Hi IH community...
Would love to hear any stories of good strategies to help with Day 1 and Day 3 retention for mobile apps. Please let me know, would be great to hear from fellow hackers.
There is no silver bullet advice, but in general try using some other products or similar apps.
It helps when you pay attention to the "aha" moment when you realize what is this app for and how you may apply the value it provides to your routine.
For instance, social media apps get you to connect with people you know first, so you may start seeing their posts and message them immediately. This is the "aha" moment. From now on, you have a clear understanding that if you need to reach Peter or learn what's he up to, you need to use this app.
Try to find the same moment in your app and route the newly registered user to it asap, with the lowest number of steps possible.
Hi Ishay, thanks for the reply!
Have had a hard time pinpointing the 'aha' moment for our app. Its an individual and team productivity app that doesn't necessarily have an open marketplace to start following people.
Is there any advice you may have experience with determining what 'aha' moment may be for a new tool that helps people be more organized. Have you done any sort of gamification before with success?
"A tool that helps people be more organized" is quite a broad distinction.
From what I know, most people rely on notifications, reminders, etc. if they are using something that helps them to become better. They kinda expect the app to do the heavy lifting for them, or at least to push them and cheer them.
One thing for sure, everyone hates to have to remember to do something specific in a specific app.
Hope this helps!
What are your numbers for D3, D7, D30 retention?
Do you have power users right now (using the app 20+ days of the month)? What features are they using? Is it a common feature set?
What is your current onboarding like? What have users accomplished on D1?
D1 = 20%
D3 = 10%
D30 = 7%
We have had good feedback on the on-boarding from a UX and design perspective. Just to give you some context our tool is an organization app for individuals and teams to collaborate with chat, tasks and notes, so we really focus on first creating a project workspace and adding team members right away. A lot of people do end up adding tasks and kicking the tires a bit, but then fall off. The feedback we get is that either they are too busy to try something new, or once they add stuff, they feel overwhelmed.
In terms of 20+ days users a month, yeah we do have some great users that use it quite a bit. I wouldn't say there is anything special they do except use it as a way to create lists and notes and stay organized.

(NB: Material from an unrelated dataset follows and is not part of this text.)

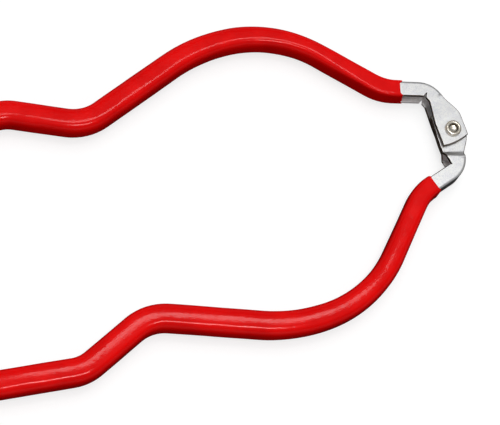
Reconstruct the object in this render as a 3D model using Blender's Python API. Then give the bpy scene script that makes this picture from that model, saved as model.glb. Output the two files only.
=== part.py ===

Would love any suggestions or further idea generation of how we can create a good habit for people to start using. We know that the product is solid and can really help people make positive change in their life if they were able to integrate into their work and life process.
" In terms of 20+ days users a month, yeah we do have some great users that use it quite a bit. I wouldn't say there is anything special they do except use it as a way to create lists and notes and stay organized."
I would find a better way to answer this question. Your goal is to
 understand what makes a power user
 understand how to funnel people into becoming power users from an early stage
Some things to consider:
a longer on-boarding. Sometimes letting the user get to the app right away can hurt your D1 retention a lot.
more interactive onboarding (get them to create a task) vs just telling the user what they can do in your app.
Push notifications can help, but only if the user has already created a task or something similar
What would the ideal first usage of your app be? When are people installing your app? If they're on a closed beta, it's a little different than if I am going to the app store to download the app -- maybe that's causing retention issues?
I'm working on a similar project, so unfortunately can't give more concrete advice right now.
From what I've read, get them to make something. Like get them to create a basic item in your product. For me, people who make events (the core user interaction) are more likely to stay.
Thanks for the feedback. I found it very hard to increase Day 1 above a certain threshold. I am curious, what is the main metric you look at to see if you created an engaging product for your app?
I've been working on that today, actually. Currently, I'm looking at "monthly active users" minus "monthly sign ups".
The idea is, the MAU who didnt sign up this month were retained.
I'm looking at this right now: https://medium.com/tradecraft-traction/the-founders-guide-to-startup-growth-796f6ea2629e
I'm using Mixpanel to do this stuff.
Great article, thanks for sending. Let me know how your calculations go. DM me if you want to trade stats and/or ideas.
Hi, everyone thanks for feedback. Will be trying a few of these suggestions in next sprint. Will post again with updates for those interested.